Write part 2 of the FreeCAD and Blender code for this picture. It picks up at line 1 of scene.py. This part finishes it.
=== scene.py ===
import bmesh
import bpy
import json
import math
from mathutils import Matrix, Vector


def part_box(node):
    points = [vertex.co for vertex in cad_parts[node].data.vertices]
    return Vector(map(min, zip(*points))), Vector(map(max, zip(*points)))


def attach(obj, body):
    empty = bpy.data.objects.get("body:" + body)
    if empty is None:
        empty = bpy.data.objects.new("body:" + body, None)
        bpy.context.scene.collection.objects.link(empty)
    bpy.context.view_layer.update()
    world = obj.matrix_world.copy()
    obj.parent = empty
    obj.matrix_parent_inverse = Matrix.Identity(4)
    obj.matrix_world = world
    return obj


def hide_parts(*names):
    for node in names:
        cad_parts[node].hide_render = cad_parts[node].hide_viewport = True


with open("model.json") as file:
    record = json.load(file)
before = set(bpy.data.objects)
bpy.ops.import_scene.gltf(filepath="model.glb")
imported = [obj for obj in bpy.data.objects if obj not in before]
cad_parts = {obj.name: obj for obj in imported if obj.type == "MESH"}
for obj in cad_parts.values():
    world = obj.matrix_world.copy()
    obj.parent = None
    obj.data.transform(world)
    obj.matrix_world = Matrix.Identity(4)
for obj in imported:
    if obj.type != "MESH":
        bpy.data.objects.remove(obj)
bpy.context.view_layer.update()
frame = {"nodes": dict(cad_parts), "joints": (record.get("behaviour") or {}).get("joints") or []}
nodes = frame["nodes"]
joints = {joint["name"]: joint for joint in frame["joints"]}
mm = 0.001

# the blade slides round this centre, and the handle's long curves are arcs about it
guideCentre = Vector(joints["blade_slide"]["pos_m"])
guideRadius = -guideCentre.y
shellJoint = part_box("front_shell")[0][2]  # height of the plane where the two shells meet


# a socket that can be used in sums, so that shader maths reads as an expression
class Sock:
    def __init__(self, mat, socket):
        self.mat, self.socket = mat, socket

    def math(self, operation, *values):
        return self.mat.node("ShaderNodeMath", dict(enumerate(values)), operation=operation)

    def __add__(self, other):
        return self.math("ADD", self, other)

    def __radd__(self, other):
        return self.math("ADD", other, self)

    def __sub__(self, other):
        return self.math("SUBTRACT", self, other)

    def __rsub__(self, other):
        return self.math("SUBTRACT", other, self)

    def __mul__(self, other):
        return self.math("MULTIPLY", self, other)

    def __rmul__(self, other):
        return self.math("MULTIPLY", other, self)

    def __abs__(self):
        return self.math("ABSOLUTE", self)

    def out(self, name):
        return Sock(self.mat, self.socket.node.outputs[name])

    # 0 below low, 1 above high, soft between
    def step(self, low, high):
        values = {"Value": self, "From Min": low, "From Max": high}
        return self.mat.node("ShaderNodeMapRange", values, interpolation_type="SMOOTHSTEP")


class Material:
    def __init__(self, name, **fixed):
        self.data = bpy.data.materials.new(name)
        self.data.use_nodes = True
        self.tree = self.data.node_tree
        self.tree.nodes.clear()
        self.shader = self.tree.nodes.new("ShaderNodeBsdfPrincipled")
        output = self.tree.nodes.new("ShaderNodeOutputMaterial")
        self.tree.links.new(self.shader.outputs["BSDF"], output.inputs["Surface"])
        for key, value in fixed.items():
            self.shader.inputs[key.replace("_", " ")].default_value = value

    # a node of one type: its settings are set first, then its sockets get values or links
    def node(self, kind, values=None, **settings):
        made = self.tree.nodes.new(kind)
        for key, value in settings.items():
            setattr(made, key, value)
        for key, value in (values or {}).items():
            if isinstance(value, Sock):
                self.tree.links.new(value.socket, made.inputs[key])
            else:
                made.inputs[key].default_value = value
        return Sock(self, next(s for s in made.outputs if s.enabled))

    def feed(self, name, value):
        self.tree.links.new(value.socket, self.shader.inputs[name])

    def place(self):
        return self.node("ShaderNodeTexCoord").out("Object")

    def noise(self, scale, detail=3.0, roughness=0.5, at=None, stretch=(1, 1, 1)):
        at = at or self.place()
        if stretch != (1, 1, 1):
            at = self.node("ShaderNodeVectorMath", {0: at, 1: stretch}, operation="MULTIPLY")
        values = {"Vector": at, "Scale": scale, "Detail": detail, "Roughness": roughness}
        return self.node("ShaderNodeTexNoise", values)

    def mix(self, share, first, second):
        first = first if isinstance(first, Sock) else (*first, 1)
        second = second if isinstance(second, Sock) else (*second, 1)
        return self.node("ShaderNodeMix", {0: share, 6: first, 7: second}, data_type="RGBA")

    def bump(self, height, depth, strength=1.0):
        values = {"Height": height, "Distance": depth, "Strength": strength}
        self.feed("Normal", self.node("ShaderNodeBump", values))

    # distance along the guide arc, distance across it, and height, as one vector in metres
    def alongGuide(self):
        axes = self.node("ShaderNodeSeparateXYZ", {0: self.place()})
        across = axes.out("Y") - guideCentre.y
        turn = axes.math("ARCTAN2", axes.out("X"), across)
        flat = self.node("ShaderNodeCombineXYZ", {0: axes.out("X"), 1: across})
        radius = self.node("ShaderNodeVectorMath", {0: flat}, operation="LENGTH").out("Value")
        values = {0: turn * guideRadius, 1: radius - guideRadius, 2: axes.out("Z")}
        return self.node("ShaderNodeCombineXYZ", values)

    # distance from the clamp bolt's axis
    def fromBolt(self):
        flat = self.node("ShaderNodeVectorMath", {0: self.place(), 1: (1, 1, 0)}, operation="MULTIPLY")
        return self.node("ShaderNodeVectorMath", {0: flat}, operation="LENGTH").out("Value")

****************

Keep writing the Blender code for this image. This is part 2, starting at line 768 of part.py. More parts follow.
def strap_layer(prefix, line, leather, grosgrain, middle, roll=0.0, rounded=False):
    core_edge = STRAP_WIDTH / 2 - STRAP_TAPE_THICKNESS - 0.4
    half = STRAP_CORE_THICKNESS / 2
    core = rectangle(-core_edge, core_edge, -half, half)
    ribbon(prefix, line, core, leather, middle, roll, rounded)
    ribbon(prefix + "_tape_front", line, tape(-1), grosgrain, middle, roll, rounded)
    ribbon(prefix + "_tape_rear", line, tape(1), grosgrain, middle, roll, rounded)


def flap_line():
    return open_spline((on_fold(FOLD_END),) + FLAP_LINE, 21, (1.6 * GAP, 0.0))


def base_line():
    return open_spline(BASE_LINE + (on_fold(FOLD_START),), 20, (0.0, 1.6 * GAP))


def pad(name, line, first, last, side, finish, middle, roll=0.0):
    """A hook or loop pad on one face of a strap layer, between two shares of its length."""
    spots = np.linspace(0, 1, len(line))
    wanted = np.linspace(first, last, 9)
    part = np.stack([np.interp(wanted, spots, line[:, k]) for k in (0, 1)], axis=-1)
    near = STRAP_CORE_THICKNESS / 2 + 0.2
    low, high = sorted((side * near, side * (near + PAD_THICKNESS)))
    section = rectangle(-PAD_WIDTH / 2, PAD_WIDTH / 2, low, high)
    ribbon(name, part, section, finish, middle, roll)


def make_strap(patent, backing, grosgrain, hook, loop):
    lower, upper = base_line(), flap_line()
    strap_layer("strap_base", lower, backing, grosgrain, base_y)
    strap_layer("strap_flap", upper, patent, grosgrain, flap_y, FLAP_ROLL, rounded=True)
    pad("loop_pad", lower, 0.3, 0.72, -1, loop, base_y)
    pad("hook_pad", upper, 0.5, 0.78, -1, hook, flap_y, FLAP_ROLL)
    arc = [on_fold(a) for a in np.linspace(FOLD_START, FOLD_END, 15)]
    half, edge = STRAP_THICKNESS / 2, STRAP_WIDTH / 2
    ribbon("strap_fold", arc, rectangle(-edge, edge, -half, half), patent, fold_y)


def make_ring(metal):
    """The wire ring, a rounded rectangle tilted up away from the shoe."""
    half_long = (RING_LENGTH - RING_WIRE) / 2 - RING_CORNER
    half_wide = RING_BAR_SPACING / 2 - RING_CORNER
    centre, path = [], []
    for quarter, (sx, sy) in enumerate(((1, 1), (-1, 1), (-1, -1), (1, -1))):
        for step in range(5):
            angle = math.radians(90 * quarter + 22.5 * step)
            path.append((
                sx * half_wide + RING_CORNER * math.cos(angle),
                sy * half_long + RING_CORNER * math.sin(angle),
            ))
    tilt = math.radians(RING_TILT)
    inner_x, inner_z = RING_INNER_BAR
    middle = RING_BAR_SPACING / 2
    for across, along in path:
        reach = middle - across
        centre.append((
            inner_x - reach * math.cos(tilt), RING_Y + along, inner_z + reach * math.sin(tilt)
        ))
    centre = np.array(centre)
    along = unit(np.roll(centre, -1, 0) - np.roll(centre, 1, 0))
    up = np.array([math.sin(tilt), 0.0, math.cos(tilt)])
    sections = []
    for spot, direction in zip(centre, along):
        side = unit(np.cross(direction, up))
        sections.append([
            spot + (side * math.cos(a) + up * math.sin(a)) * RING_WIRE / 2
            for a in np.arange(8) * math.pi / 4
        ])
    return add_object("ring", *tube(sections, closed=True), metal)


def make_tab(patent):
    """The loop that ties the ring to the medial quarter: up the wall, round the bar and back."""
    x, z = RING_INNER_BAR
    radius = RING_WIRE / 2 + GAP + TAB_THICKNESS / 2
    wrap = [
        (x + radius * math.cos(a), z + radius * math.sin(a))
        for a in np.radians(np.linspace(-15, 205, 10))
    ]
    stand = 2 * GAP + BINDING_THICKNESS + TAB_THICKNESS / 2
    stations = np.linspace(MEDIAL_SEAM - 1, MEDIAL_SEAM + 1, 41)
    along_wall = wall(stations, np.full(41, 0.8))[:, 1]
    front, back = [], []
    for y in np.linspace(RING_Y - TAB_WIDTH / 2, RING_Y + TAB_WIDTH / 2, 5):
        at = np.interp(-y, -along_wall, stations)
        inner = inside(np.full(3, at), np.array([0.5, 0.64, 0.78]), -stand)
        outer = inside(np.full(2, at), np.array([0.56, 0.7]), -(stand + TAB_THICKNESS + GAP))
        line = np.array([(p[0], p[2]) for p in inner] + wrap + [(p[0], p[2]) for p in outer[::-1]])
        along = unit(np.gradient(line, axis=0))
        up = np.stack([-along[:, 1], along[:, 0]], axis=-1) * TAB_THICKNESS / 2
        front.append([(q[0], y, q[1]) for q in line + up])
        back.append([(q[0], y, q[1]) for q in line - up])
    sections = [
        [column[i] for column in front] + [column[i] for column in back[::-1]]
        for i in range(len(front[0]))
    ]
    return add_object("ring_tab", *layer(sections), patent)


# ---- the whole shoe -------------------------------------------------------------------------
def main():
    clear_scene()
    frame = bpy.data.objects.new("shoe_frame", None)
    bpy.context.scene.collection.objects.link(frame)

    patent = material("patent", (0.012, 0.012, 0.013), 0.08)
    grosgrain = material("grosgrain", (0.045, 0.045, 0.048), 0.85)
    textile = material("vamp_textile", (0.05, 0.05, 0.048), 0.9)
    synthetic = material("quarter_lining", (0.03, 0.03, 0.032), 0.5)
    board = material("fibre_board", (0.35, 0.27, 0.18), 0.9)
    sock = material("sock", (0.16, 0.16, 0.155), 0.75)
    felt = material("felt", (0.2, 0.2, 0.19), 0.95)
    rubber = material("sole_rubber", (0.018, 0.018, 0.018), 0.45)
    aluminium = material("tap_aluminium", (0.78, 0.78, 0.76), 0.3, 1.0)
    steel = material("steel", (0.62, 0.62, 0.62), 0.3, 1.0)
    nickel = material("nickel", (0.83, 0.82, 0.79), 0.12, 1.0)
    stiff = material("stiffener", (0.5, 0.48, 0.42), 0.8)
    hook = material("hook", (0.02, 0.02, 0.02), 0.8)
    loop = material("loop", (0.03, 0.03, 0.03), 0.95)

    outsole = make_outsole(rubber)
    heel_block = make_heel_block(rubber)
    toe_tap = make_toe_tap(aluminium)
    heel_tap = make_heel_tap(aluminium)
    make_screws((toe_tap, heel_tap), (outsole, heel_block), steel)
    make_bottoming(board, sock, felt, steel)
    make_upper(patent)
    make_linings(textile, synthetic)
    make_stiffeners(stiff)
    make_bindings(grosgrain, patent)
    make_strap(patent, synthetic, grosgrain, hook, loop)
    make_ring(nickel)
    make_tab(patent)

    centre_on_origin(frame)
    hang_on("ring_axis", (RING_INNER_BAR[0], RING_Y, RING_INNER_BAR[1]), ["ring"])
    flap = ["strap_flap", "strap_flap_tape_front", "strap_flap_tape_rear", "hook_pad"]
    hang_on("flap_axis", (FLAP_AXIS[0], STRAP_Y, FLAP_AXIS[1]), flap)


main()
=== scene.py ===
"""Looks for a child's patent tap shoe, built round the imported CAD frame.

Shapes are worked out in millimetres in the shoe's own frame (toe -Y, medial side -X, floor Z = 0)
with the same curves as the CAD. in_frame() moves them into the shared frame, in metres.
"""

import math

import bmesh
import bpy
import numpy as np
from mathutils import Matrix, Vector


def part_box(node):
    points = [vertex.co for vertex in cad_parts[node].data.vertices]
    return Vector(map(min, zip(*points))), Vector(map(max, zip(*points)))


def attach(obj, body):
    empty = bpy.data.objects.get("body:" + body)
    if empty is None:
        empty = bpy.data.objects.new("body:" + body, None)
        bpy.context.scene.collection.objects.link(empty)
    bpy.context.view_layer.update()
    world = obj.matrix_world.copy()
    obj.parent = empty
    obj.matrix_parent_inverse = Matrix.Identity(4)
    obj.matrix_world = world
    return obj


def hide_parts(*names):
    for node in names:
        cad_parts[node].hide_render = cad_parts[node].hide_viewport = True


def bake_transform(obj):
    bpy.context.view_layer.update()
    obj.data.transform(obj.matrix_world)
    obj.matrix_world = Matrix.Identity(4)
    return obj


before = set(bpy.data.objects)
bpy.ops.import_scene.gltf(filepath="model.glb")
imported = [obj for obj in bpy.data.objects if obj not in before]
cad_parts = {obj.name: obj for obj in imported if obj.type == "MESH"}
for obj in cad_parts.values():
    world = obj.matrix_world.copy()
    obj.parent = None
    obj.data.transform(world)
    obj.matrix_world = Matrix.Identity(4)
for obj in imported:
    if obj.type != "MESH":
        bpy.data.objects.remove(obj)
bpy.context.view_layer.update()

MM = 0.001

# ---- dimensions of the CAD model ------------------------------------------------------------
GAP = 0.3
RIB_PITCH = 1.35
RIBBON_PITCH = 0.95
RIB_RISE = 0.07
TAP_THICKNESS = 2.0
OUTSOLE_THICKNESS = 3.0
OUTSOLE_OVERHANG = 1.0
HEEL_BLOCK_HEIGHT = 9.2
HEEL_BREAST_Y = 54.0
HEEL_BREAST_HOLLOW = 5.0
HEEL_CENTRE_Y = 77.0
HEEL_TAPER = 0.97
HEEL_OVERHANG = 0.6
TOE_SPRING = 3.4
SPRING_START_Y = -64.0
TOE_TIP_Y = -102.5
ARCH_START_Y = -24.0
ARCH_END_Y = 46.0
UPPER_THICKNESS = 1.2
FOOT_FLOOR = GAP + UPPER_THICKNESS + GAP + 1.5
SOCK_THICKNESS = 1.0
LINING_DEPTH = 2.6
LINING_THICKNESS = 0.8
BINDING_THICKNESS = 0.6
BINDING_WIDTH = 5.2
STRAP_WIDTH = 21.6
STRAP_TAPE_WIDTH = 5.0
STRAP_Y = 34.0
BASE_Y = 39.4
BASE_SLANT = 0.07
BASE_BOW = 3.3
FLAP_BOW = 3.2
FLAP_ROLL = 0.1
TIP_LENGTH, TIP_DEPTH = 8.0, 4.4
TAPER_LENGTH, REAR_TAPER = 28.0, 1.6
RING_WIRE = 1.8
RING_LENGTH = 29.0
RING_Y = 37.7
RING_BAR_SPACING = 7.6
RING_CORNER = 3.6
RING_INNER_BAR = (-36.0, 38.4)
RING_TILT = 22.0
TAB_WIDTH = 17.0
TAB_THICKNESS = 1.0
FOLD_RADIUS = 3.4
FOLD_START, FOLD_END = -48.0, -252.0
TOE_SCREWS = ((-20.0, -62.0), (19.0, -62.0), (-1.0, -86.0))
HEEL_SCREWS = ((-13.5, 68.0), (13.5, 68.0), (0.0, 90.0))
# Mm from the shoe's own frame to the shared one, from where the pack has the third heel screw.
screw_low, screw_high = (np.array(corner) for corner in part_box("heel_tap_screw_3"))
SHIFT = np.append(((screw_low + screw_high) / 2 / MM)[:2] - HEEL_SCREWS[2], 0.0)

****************

*WHAT YOU SHOULD DO:* Look through the entries and find each line that has the string "joints". Copy those lines.

*RESULT:*
frame = {"nodes": dict(cad_parts), "joints": (record.get("behaviour") or {}).get("joints") or []}
joints = {joint["name"]: joint for joint in frame["joints"]}
guideCentre = Vector(joints["blade_slide"]["pos_m"])